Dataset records
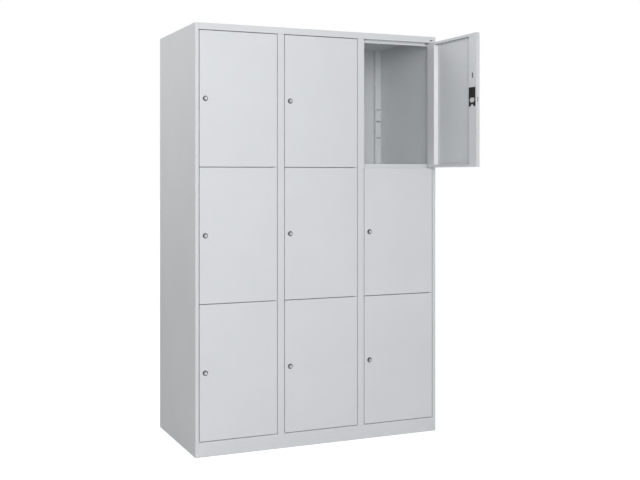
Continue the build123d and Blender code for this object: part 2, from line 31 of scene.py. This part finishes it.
# Studio: each glow is a direction, a sharpness and a level, and a negative level takes light away;
# each lamp is a place, an aim, a size and watts
FLOOR_SIZE = 80.0
FLOOR_COLOUR = (0.50, 0.50, 0.50)
FLOOR_LIFT = 0.80
SKY_SHOWN = 1.0
AMBIENT = 0.41
GLOWS = (
    ((-1.0, 0.0, 0.0), 4.0, -0.22),
    ((-0.19, -0.95, 0.24), 16.0, 1.85),
    ((0.98, -0.15, 0.10), 8.0, 0.8),
)
LAMPS = {
    "left_fill": ((-1.9, -4.2, 1.7), (0.2, 0.0, 1.3), (1.6, 1.6), 68.0),
    "high_key": ((-0.9, -2.0, 2.2), (-0.3, 0.0, 1.4), (1.2, 1.0), 7.0),
    "side_light": ((-2.5, 1.0, 2.6), (-0.6, 0.25, 1.2), (1.2, 1.2), 23.0),
}

MILLIMETRE = 0.001

# Noise: the middle range of its values, and cells per metre of each fineness
NOISE_RANGE = (0.3, 0.7)
COAT_CLOUDS, COAT_GLOSS, COAT_PEEL, COAT_SPECKS, COAT_GRAIN = 4.0, 26.0, 420.0, 1400.0, 2600.0
METAL_SMUDGES, METAL_LINES = 160.0, 700.0
PLASTIC_TONE, PLASTIC_GLOSS, PLASTIC_GRAIN = 60.0, 220.0, 1800.0
FLOOR_CLOUDS = 2.0

# Unevenness: darkest and lightest share of a colour, and what is added to a roughness
COAT_SHADES, COAT_UNEVENNESS = (0.985, 1.015), (-0.03, 0.04)
METAL_SHADES, METAL_UNEVENNESS = (0.86, 1.08), (-0.06, 0.08)
PLASTIC_SHADES, PLASTIC_UNEVENNESS = (0.85, 1.2), (-0.05, 0.08)
FLOOR_SHADES = (0.99, 1.01)

# Depths of relief in metres, and how strongly each is felt
PEEL_DEPTH = 0.06 * MILLIMETRE
GRAIN_DEPTH = 0.01 * MILLIMETRE
LINE_DEPTH = 0.02 * MILLIMETRE
PLASTIC_DEPTH = 0.02 * MILLIMETRE
RUBBER_DEPTH = 0.04 * MILLIMETRE
PEEL_STRENGTH, GRAIN_STRENGTH, LINE_STRENGTH, MOULDED_STRENGTH = 0.5, 0.4, 0.5, 0.6

SPECK_AMOUNT = 0.03
FLOOR_ROUGHNESS = 0.8
WHITE = (1.0, 1.0, 1.0, 1.0)


def new_material(name):
    """New node material, its node tree and its shader."""
    material = bpy.data.materials.new(name)
    material.use_nodes = True
    return material, material.node_tree, material.node_tree.nodes["Principled BSDF"]


def object_noise(tree, scale, detail=2.0, stretch=(1.0, 1.0, 1.0)):
    """Noise in the object's own metres; scale is in cells per metre."""
    place = tree.nodes.new("ShaderNodeTexCoord")
    mapping = tree.nodes.new("ShaderNodeMapping")
    noise = tree.nodes.new("ShaderNodeTexNoise")
    mapping.inputs["Scale"].default_value = stretch
    noise.inputs["Scale"].default_value = scale
    noise.inputs["Detail"].default_value = detail
    tree.links.new(place.outputs["Object"], mapping.inputs["Vector"])
    tree.links.new(mapping.outputs["Vector"], noise.inputs["Vector"])
    return noise.outputs["Fac"]


def spread(tree, value, low, high):
    """Maps a noise value from its usual middle range to low..high."""
    ramp = tree.nodes.new("ShaderNodeMapRange")
    ramp.inputs["From Min"].default_value = NOISE_RANGE[0]
    ramp.inputs["From Max"].default_value = NOISE_RANGE[1]
    ramp.inputs["To Min"].default_value = low
    ramp.inputs["To Max"].default_value = high
    tree.links.new(value, ramp.inputs["Value"])
    return ramp.outputs["Result"]


def mix_colours(tree, factor, first, second, blend="MIX"):
    """Blend of two colours, each a tuple or a socket; factor is a number or a socket."""
    mix = tree.nodes.new("ShaderNodeMix")
    mix.data_type = "RGBA"
    mix.blend_type = blend
    if isinstance(factor, float):
        mix.inputs["Factor"].default_value = factor
    else:
        tree.links.new(factor, mix.inputs["Factor"])
    for name, colour in (("A", first), ("B", second)):
        socket = [s for s in mix.inputs if s.name == name and s.type == "RGBA"][0]
        if isinstance(colour, tuple):
            socket.default_value = (*colour, 1.0)
        else:
            tree.links.new(colour, socket)
    return [s for s in mix.outputs if s.type == "RGBA"][0]


def scaled(colour, factor):
    """The colour, lighter or darker by a factor."""
    return tuple(channel * factor for channel in colour)


def tint(tree, shader, noise, colour, shades):
    """Colours the shader unevenly, between two shades of one colour."""
    tone = spread(tree, noise, 0.0, 1.0)
    darkest, lightest = (scaled(colour, shade) for shade in shades)
    shade = mix_colours(tree, tone, darkest, lightest)
    tree.links.new(shade, shader.inputs["Base Color"])
    return shade


def roughen(tree, shader, noise, roughness, unevenness):
    """Sets an uneven roughness about a middle value."""
    low, high = (roughness + change for change in unevenness)
    tree.links.new(spread(tree, noise, low, high), shader.inputs["Roughness"])


def bump(tree, shader, height, depth, strength, below=None):
    """Relief of the given depth in metres, laid over another relief where one is given."""
    node = tree.nodes.new("ShaderNodeBump")
    node.inputs["Distance"].default_value = depth
    node.inputs["Strength"].default_value = strength
    tree.links.new(height, node.inputs["Height"])
    if below:
        tree.links.new(below.outputs["Normal"], node.inputs["Normal"])
    tree.links.new(node.outputs["Normal"], shader.inputs["Normal"])
    return node


def powder_coat(name, colour, roughness):
    """Baked powder coat: orange peel, a fine grain, and faint cloudiness in colour and gloss."""
    material, tree, shader = new_material(name)
    specks = spread(tree, object_noise(tree, COAT_SPECKS, detail=1.0), 0.0, 1.0)
    cloudy = tint(tree, shader, object_noise(tree, COAT_CLOUDS), colour, COAT_SHADES)
    speckled = mix_colours(tree, SPECK_AMOUNT, cloudy, specks, blend="MULTIPLY")
    tree.links.new(speckled, shader.inputs["Base Color"])
    roughen(tree, shader, object_noise(tree, COAT_GLOSS), roughness, COAT_UNEVENNESS)
    peel = object_noise(tree, COAT_PEEL, detail=1.0)
    grain = object_noise(tree, COAT_GRAIN, detail=1.0)
    under = bump(tree, shader, peel, PEEL_DEPTH, PEEL_STRENGTH)
    bump(tree, shader, grain, GRAIN_DEPTH, GRAIN_STRENGTH, below=under)
    return material


def metal(name, colour, roughness, stretch, metallic=1.0):
    """Bare or plated metal with fine drawn lines and smudged gloss."""
    material, tree, shader = new_material(name)
    shader.inputs["Metallic"].default_value = metallic
    lines = object_noise(tree, METAL_LINES, detail=3.0, stretch=stretch)
    tint(tree, shader, lines, colour, METAL_SHADES)
    roughen(tree, shader, object_noise(tree, METAL_SMUDGES), roughness, METAL_UNEVENNESS)
    bump(tree, shader, lines, LINE_DEPTH, LINE_STRENGTH)
    return material


def moulded_plastic(name, colour, roughness, grain_depth):
    """Moulded plastic or rubber with a fine grain and slightly uneven gloss."""
    material, tree, shader = new_material(name)
    tint(tree, shader, object_noise(tree, PLASTIC_TONE), colour, PLASTIC_SHADES)
    roughen(tree, shader, object_noise(tree, PLASTIC_GLOSS), roughness, PLASTIC_UNEVENNESS)
    bump(tree, shader, object_noise(tree, PLASTIC_GRAIN), grain_depth, MOULDED_STRENGTH)
    return material


def make_materials():
    """The material of each slot that the record names."""
    carcass, door = (0.700, 0.720, 0.735), (0.710, 0.730, 0.745)
    zinc, plug, chrome = (0.62, 0.62, 0.63), (0.80, 0.80, 0.80), (0.28, 0.29, 0.31)
    black, grey = (0.008, 0.008, 0.009), (0.30, 0.31, 0.32)
    return {
        "carcass_paint": powder_coat("carcass_paint", carcass, 0.40),
        "door_paint": powder_coat("door_paint", door, 0.38),
        "zinc_steel": metal("zinc_steel", zinc, 0.34, (1.0, 1.0, 0.1)),
        "plug_steel": metal("plug_steel", plug, 0.38, (1.0, 1.0, 0.3), metallic=0.4),
        "barrel_chrome": metal("barrel_chrome", chrome, 0.14, (1.0, 1.0, 1.0)),
        "lock_plastic": moulded_plastic("lock_plastic", black, 0.42, PLASTIC_DEPTH),
        "buffer_rubber": moulded_plastic("buffer_rubber", grey, 0.70, RUBBER_DEPTH),
    }


def paint_nodes(materials):
    """Gives each node the material of its slot."""
    for subpart in frame["record"]["subparts"]:
        mesh = frame["nodes"][subpart["node"]].data
        mesh.materials.clear()
        mesh.materials.append(materials[subpart["material_slot"]])


def arithmetic(tree, operation, first, second):
    """Math node on two inputs, each a number or a socket."""
    node = tree.nodes.new("ShaderNodeMath")
    node.operation = operation
    for socket, value in zip(node.inputs, (first, second)):
        if isinstance(value, float):
            socket.default_value = value
        else:
            tree.links.new(value, socket)
    return node.outputs["Value"]


def make_floor():
    """Plain pale studio floor, lifted to the surround's white where it is seen directly."""
    half = FLOOR_SIZE / 2
    mesh = bpy.data.meshes.new("studio_floor")
    corners = [(-half, -half, 0), (half, -half, 0), (half, half, 0), (-half, half, 0)]
    mesh.from_pydata(corners, [], [(0, 1, 2, 3)])
    floor = bpy.data.objects.new("studio_floor", mesh)
    bpy.context.scene.collection.objects.link(floor)
    material, tree, shader = new_material("studio_floor")
    tint(tree, shader, object_noise(tree, FLOOR_CLOUDS), FLOOR_COLOUR, FLOOR_SHADES)
    shader.inputs["Roughness"].default_value = FLOOR_ROUGHNESS
    shader.inputs["Emission Color"].default_value = WHITE
    seen = tree.nodes.new("ShaderNodeLightPath").outputs["Is Camera Ray"]
    lift = arithmetic(tree, "MULTIPLY", seen, FLOOR_LIFT)
    tree.links.new(lift, shader.inputs["Emission Strength"])
    mesh.materials.append(material)


def make_sky():
    """Plain white surround that lights the cabinet with a low ambient and soft glows."""
    world = bpy.data.worlds.new("studio")
    bpy.context.scene.world = world
    world.use_nodes = True
    tree = world.node_tree
    place = tree.nodes.new("ShaderNodeTexCoord")
    level = AMBIENT
    for direction, sharpness, strength in GLOWS:
        facing = tree.nodes.new("ShaderNodeVectorMath")
        facing.operation = "DOT_PRODUCT"
        facing.inputs[1].default_value = direction
        tree.links.new(place.outputs["Generated"], facing.inputs[0])
        towards = arithmetic(tree, "MAXIMUM", facing.outputs["Value"], 0.0)
        glow = arithmetic(tree, "POWER", towards, sharpness)
        level = arithmetic(tree, "ADD", arithmetic(tree, "MULTIPLY", glow, strength), level)
    seen = tree.nodes.new("ShaderNodeLightPath").outputs["Is Camera Ray"]
    unseen = arithmetic(tree, "SUBTRACT", 1.0, seen)
    lighting = arithmetic(tree, "MULTIPLY", level, unseen)
    shown = arithmetic(tree, "MULTIPLY", seen, SKY_SHOWN)
    surround = tree.nodes["Background"]
    surround.inputs["Color"].default_value = WHITE
    tree.links.new(arithmetic(tree, "ADD", lighting, shown), surround.inputs["Strength"])


def area_light(name, place, target, size, power):
    """Rectangular lamp that faces its target."""
    light = bpy.data.lights.new(name, "AREA")
    light.shape = "RECTANGLE"
    light.size, light.size_y = size
    light.energy = power
    lamp = bpy.data.objects.new(name, light)
    lamp.location = place
    aim = bpy.data.objects.new(f"{name}_aim", None)
    aim.location = target
    track = lamp.constraints.new("TRACK_TO")
    track.target = aim
    for item in (lamp, aim):
        bpy.context.scene.collection.objects.link(item)


def make_camera():
    """Level camera, shifted so that uprights stay parallel."""
    data = bpy.data.cameras.new("camera")
    data.lens = CAMERA_LENS
    data.sensor_width = CAMERA_SENSOR
    data.shift_x, data.shift_y = CAMERA_SHIFT
    camera = bpy.data.objects.new("camera", data)
    camera.location = CAMERA_PLACE
    camera.rotation_euler = (math.pi / 2, 0.0, CAMERA_YAW)
    bpy.context.scene.collection.objects.link(camera)
    bpy.context.scene.camera = camera


make_camera()
paint_nodes(make_materials())
make_floor()
make_sky()
for name, (place, target, size, power) in LAMPS.items():
    area_light(name, place, target, size, power)
bpy.context.scene.view_settings.view_transform = "Standard"
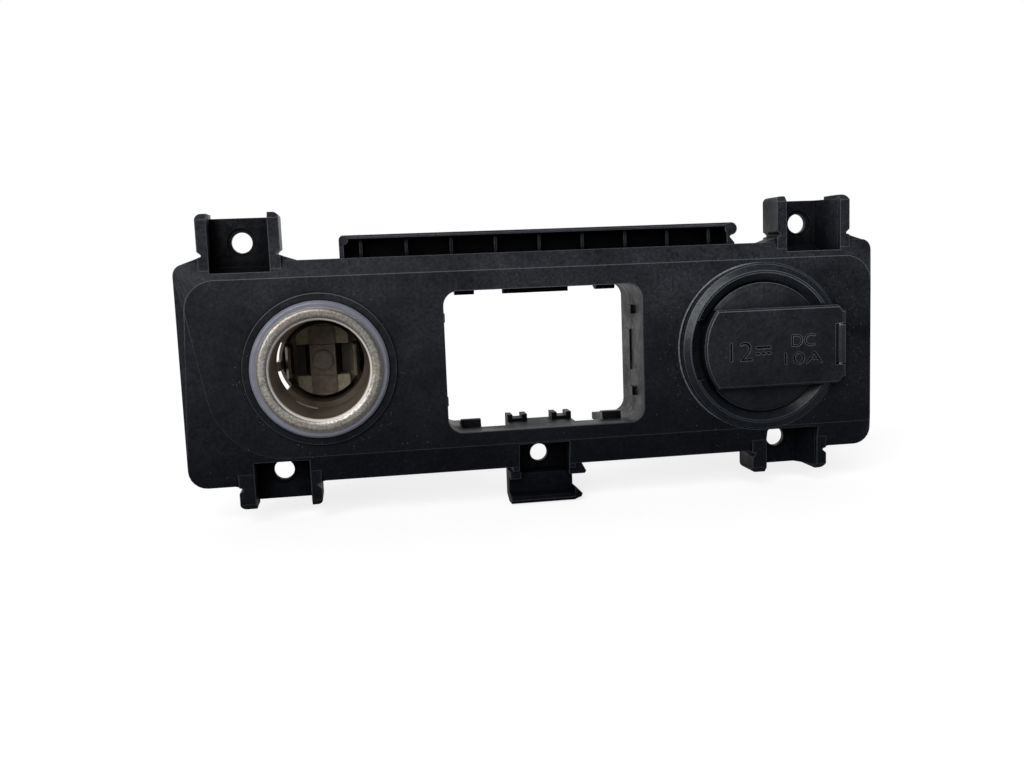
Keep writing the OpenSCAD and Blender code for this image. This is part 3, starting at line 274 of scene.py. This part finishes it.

**Problem to solve**
Going over the lines above, work out how many include "code", then give only that number.

**Exercise response**
2